# Markov Chain Model to Determine UFC Fighter Value

## Abstract
The UFC is the largest mixed martial arts (MMA) promotion in the world. Many analytical models for MMA fights focus on prediction algorithms to find an edge in sports betting. In this study we will instead implement a Markov chain model to find fighters who are important to the "network" of fights. Such fighters are important because they are reliable and provide stability in the inherently chaotic world of fight matchmaking. Decisionmakers may find this information useful when forming strategies for fighter pay, contracts, and events. Public and media attention is often focused on the stars of the sport, such as Conor McGregor or Khabib Nurmagomedov, who make many times over the compensation given to the average fighter.

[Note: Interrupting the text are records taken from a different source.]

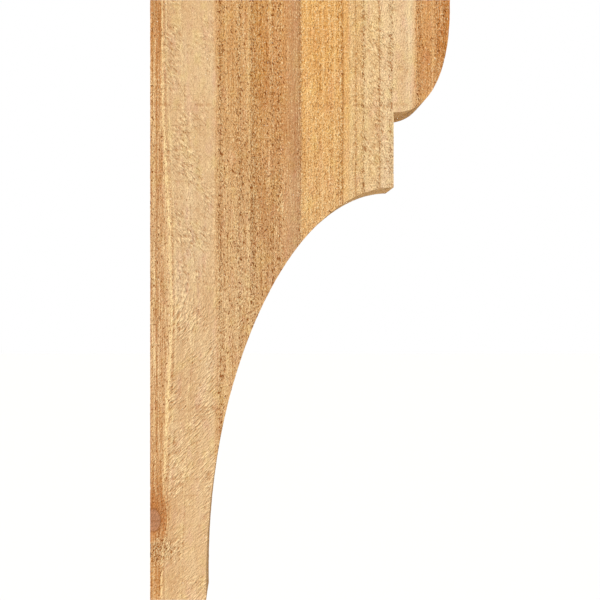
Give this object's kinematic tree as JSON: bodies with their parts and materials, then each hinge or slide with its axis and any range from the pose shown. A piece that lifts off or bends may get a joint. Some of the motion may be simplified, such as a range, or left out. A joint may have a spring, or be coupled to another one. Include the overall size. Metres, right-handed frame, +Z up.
{
  "type": "wooden corbel bracket",
  "caption": "Flat-sided rough-sawn timber corbel with a rounded nose, a square step and a long elliptical cove down to a narrow foot; fixed by its back, it carries an eave or shelf on its top.",
  "frame": {"origin": "middle of the flat back face, where the bracket meets the wall", "axes": "+X out from the wall, +Y through the timber's thickness, +Z up to the flat top"},
  "size_m": [0.3048, 0.0888, 0.6096],
  "materials": {
    "wood": "rough-sawn, unpainted"
  },
  "bodies": {
    "root": {"bracket": "wood"}
  },
  "joints": []
}
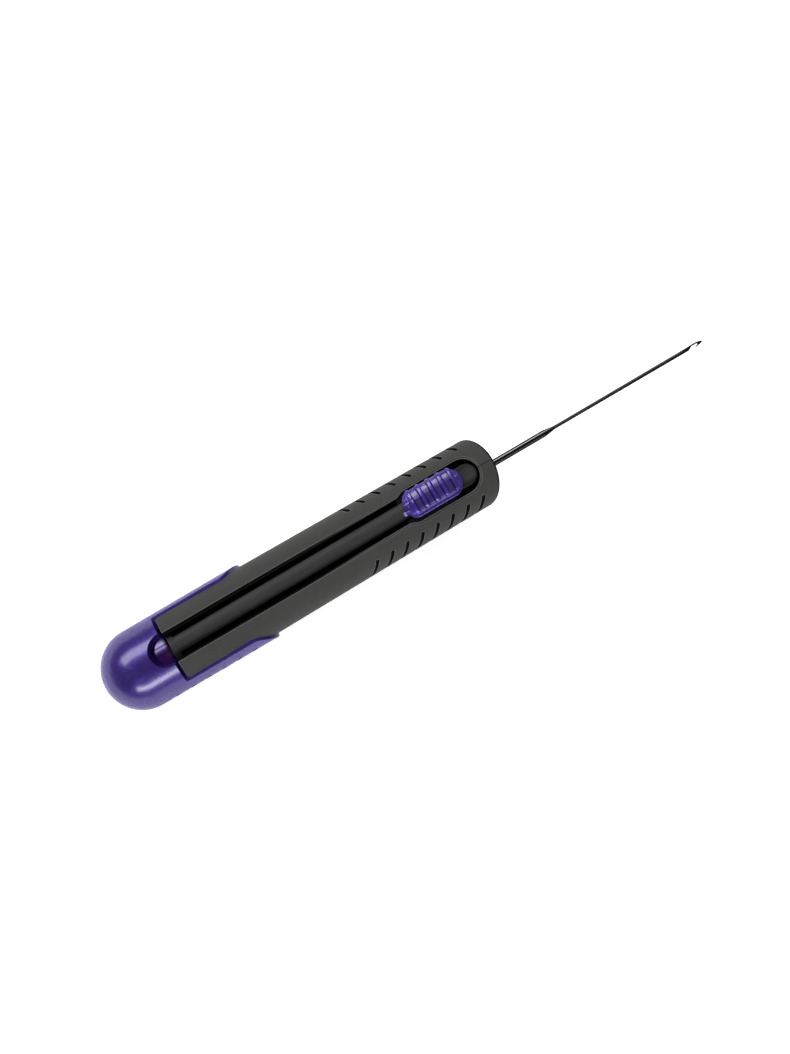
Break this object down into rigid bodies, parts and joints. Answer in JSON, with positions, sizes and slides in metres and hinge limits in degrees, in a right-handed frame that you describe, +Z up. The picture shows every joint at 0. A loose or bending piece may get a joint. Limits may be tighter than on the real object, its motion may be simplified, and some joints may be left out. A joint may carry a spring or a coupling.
{
  "type": "needle threader",
  "caption": "Hand tool with a thin hooked needle that slides out of a round tapered handle when its thumb button is pushed, with a pull-off cap at the rear.",
  "frame": {"origin": "under the middle of the tool, on the surface that its flat underside rests on", "axes": "+X along the tool toward the tip of the hook, +Z up through the thumb button, +Y to the left of a hand that pushes the button forward"},
  "size_m": [0.1414, 0.0172, 0.0169],
  "materials": {
    "soft_black": "soft-touch matte",
    "rail_black": "satin",
    "bush_brass": "turned",
    "clear_purple": "translucent gloss",
    "carriage_grey": "satin",
    "needle_steel": "polished dark steel",
    "screw_steel": "black oxide",
    "spring_steel": "rolled spring steel"
  },
  "bodies": {
    "handle": {"left_shell": "soft_black", "right_shell": "soft_black", "guide_rail": "rail_black", "needle_bush": "bush_brass"},
    "slider": {"thumb_button": "clear_purple", "carriage": "carriage_grey", "hook_needle": "needle_steel", "needle_screw": "screw_steel", "detent_spring": "spring_steel"},
    "cap": {"end_cap": "clear_purple"}
  },
  "joints": [
    {"name": "hook_slide", "type": "slide", "parent": "handle", "child": "slider", "axis": [-1, 0, 0], "range_m": [0, 0.058]},
    {"name": "cap_pull", "type": "slide", "parent": "handle", "child": "cap", "axis": [-1, 0, 0], "range_m": [0, 0.03]}
  ]
}
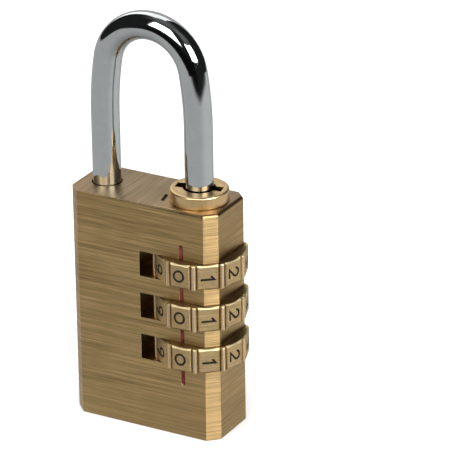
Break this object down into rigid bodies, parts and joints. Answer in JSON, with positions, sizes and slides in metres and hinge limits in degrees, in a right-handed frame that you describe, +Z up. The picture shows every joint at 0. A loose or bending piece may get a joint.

However, the UFC is also smart enough to give respectable compensation to some long-established veteran fighters known as "gatekeepers" i.e, fighters who are not necessarily in strong contention for the championship belt, but who nonetheless serve as a litmus test for newer contenders seeking the throne. In short, this model attempts to find and evaluate those "gatekeepers" and maybe find some that UFC leadership might have missed.

## Methodology
We can visualize UFC fights as a graph or network, with fighter nodes connected by edges that represent an event where those fighters fought eachother. Below is one such network, an undirected graph with node size based on degree and edges color-coded by weight class.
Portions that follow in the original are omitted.